The idea is to avoid raising a picky eater, but make sure there is no sauce on any of your baby's food, except if it's a dipping sauce, which is the only way "BLW" babies are allowed to eat puree. If you put a spoon in your baby's mouth, it might as well be a joint, is the impression some of the books give. Some but not all - some are realistic about foods having different textures and that maybe putting some mashed-up avocado on a spoon and offering this up to an enthusiastic enough baby will not be - I mean, read the news! - the worst thing that could happen to a baby, and is in fact a good thing to happen to a baby, all told. Other books, however, are more like, purees, even of fresh ingredients you prepared yourself, are setting your baby up to never learn to talk or lift a spoon or whatever and - and this (not rejection from Harvard!) is the undercurrent of apparently all parenting advice, except I'm imagining some subset of it that's out to consciously avoid that theme - be fat.

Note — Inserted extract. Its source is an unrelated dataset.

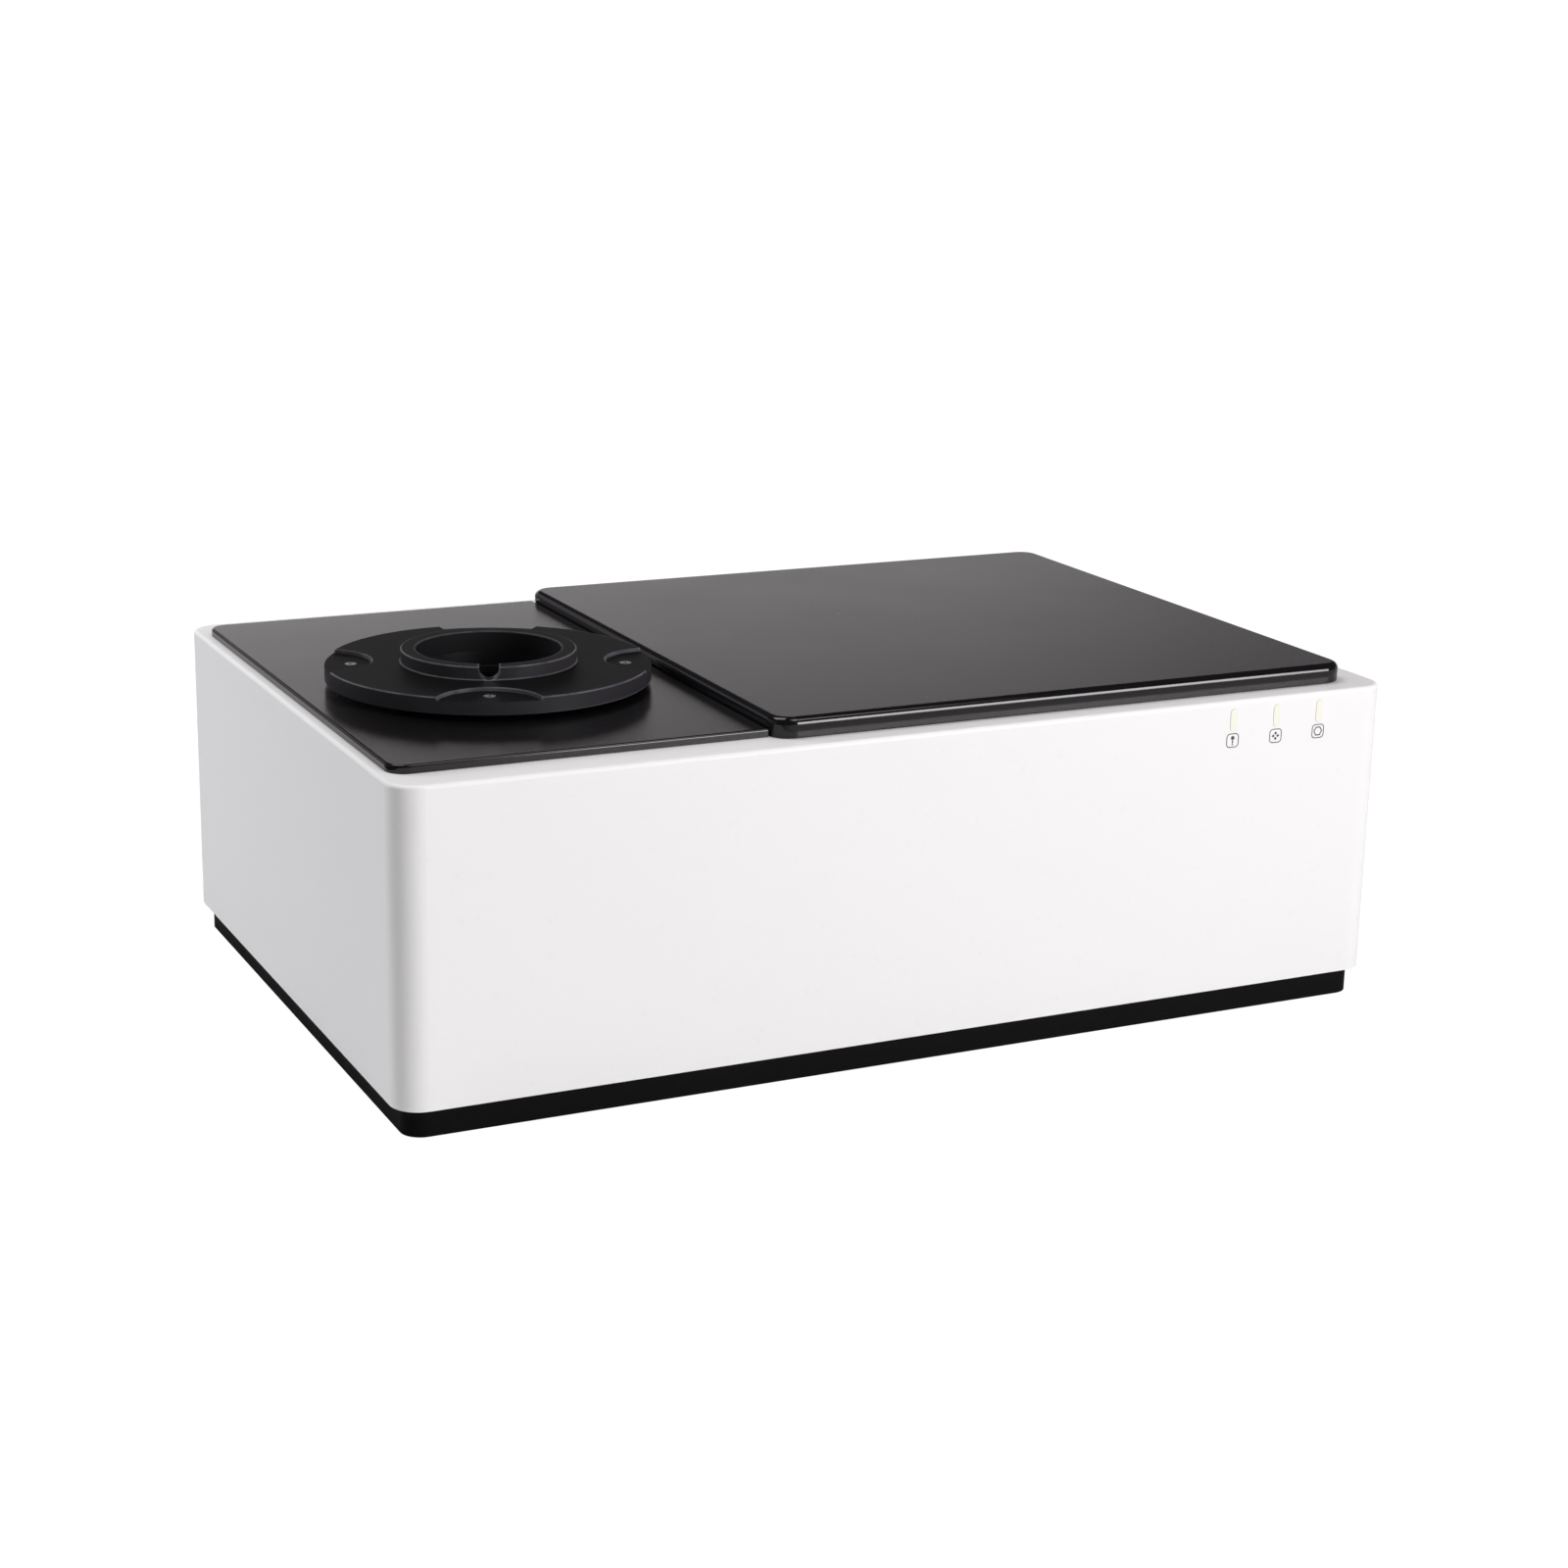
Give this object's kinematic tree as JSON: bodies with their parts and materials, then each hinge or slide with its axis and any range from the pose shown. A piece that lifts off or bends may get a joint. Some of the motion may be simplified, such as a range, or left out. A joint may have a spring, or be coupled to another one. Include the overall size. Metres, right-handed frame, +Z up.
{
  "type": "near-infrared spectrometer",
  "caption": "Bench near-infrared spectrometer: white box on a black plinth, black deck with a rotating sample stage on the left, black lid over the optics on the right.",
  "frame": {"origin": "on the bench surface, under the middle of the instrument", "axes": "+X to the right seen from the front, +Y to the rear, +Z up"},
  "size_m": [0.52, 0.3412, 0.1852],
  "materials": {
    "shell_white": "fine satin powder coat",
    "zinc_steel": "zinc plated sheet",
    "plinth_black": "matt moulded",
    "screw_steel": "bright zinc",
    "screw_black": "black oxide",
    "foot_rubber": "soft rubber",
    "deck_black": "satin black coat",
    "lid_black": "satin black, glossy edges",
    "stage_black": "fine matt black",
    "gasket_foam": "closed cell foam",
    "liner_polymer": "plain",
    "machined_aluminium": "machined",
    "black_anodised": "black anodised",
    "belt_rubber": "round belt",
    "motor_black": "semi matt",
    "window_glass": "polished",
    "lens_glass": "polished",
    "mirror_coating": "polished",
    "lamp_ceramic": "unglazed",
    "bulb_glass": "clear quartz",
    "grating_gold": "ruled gold",
    "board_green": "solder mask",
    "brass_post": "plain",
    "light_pipe": "frosted pale cream",
    "legend_ink": "screen print",
    "contact_gold": "gold plated",
    "panel_grey": "textured dark grey coat",
    "fan_black": "moulded",
    "socket_black": "moulded",
    "rocker_black": "moulded",
    "blade_metal": "nickel plated",
    "socket_metal": "tin plated"
  },
  "bodies": {
    "root": {"housing": "shell_white", "base_plate": "zinc_steel", "plinth": "plinth_black", "base_screws": "screw_steel", "rubber_feet": "foot_rubber", "deck_plate": "deck_black", "cover_studs": "screw_steel", "lid": "lid_black", "lid_gasket": "gasket_foam", "bearing_liner": "liner_polymer", "bearing_seat": "machined_aluminium", "drive_belt": "belt_rubber", "motor_bracket": "machined_aluminium", "bracket_spacers": "screw_steel", "turntable_motor": "motor_black", "window_tower": "black_anodised", "sample_window": "window_glass", "condenser_lens": "lens_glass", "mirror_block": "black_anodised", "fold_mirror": "mirror_coating", "pickoff_mirror": "mirror_coating", "lamp_housing": "machined_aluminium", "lamp_cap": "lamp_ceramic", "lamp_bulb": "bulb_glass", "relay_barrel": "black_anodised", "relay_lens": "lens_glass", "shutter_bracket": "machined_aluminium", "shutter_solenoid": "motor_black", "optical_bench": "machined_aluminium", "bench_posts": "screw_steel", "spectrograph_case": "black_anodised", "spectrograph_cover": "black_anodised", "spectrograph_mirrors": "mirror_coating", "grating": "grating_gold", "detector": "machined_aluminium", "power_supply": "zinc_steel", "main_board": "board_green", "board_posts": "brass_post", "indicator_board": "board_green", "light_bar_1": "light_pipe", "light_bar_2": "light_pipe", "light_bar_3": "light_pipe", "rear_panel": "panel_grey", "panel_screws": "screw_black", "fan_frame": "fan_black", "power_inlet": "socket_black", "inlet_blades": "blade_metal", "switch_bezel": "socket_black", "usb_socket": "socket_metal", "ethernet_socket": "socket_metal"},
    "turntable": {"turntable_disc": "stage_black", "turntable_screws": "screw_black", "turntable_hub": "black_anodised", "bearing_ring": "machined_aluminium", "turntable_pulley": "machined_aluminium"},
    "motor_rotor": {"motor_shaft": "screw_steel", "motor_pulley": "machined_aluminium"},
    "fan_rotor_body": {"fan_rotor": "fan_black"},
    "shutter": {"shutter_flag": "black_anodised"},
    "power_rocker_body": {"power_rocker": "rocker_black"}
  },
  "joints": [
    {"name": "turntable_spin", "type": "hinge", "parent": "root", "child": "turntable", "pos_m": [-0.1615, -0.0185, 0.155], "axis": [0, 0, 1], "continuous": true},
    {"name": "motor_spin", "type": "hinge", "parent": "root", "child": "motor_rotor", "pos_m": [-0.1615, 0.0955, 0.138], "axis": [0, 0, 1], "continuous": true},
    {"name": "fan_spin", "type": "hinge", "parent": "root", "child": "fan_rotor_body", "pos_m": [0.17, 0.15, 0.093], "axis": [0, 1, 0], "continuous": true},
    {"name": "shutter_swing", "type": "hinge", "parent": "root", "child": "shutter", "pos_m": [-0.0615, -0.0635, 0.086], "axis": [1, 0, 0], "range_deg": [0, 40]},
    {"name": "power_rocker_tilt", "type": "hinge", "parent": "root", "child": "power_rocker_body", "pos_m": [0.055, 0.1645, 0.115], "axis": [1, 0, 0], "range_deg": [-16, 0]}
  ],
  "couplings": [
    {"joint": "motor_spin", "follows": "turntable_spin", "ratio": 4.25}
  ]
}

Which, who knows, but also remember that at six months, babies start needing nutrients from more than just milk or formula, so "food before one is just for fun" isn't actually a thing. But also, iron-fortified oat cereal is processed and therefore unacceptable, except when I have oatmeal myself, I mean, someone or some machine has presumably processed the oats in question.

Also: choking. Which could happen regardless but seems as if it would be more likely if you're handing your baby an ear of corn or a drumstick, but what do I know.

Oh and: one of the books had the nerve to say that if your own family meals aren't baby-food compatible, as in if there isn't something salt-and-sugar-free of the correct texture and nutrient content, all ingredients verified - you could hand your baby, then there's clearly something wrong with how you eat and by the way here are a bunch of nauseating-sounding quinoa recipes as suggestions. It's like some extended, extra-bonkers version of the thing where pregnant women are said to be infantilized by health tips. And, I mean, I was fine with the nine months not drinking thing! But am I about to cook only unseasoned food and once again stop eating runny cheese?? Hmm!

Meanwhile it would seem that babies can indeed go from milk to purees to soft foods to regular food without the world ending if a step or two in the middle aren't skipped. There are also sensible advice-givers out there, prepared to admit that you can try both these methods, at the same meal, even, without the sky falling in, or winding up with a baby who'll grow up to eat only mushed banana. And I can - I tried this evening! it worked! - cook without salt, and only add the salt after (along with a gallon of soy sauce) and not quite as much oil as I might have otherwise. It's fine!

The same part of my brain that's able to turn off 'get wild salmon not farmed because reasons even though wild is $50 a pound and often tastes worse' when it comes to my own food consumption can do that as well for the baby-food variant. But oh, do I see (she types, having spent 10 minutes trying to figure out which is the appropriate First Yogurt, like Borat encountering the cheese section of an American supermarket) how it could all lend itself to making someone sort of lose it, when just as you're finally getting a tiny bit more sleep, but only just, you're meant to become instant expert in a dreary sort of home cooking, all for a person who is, simply on account of their age, more likely to offer the food in question to a can't-believe-the-luck dog than to put the carefully-prepared chicken shreds into their mouth.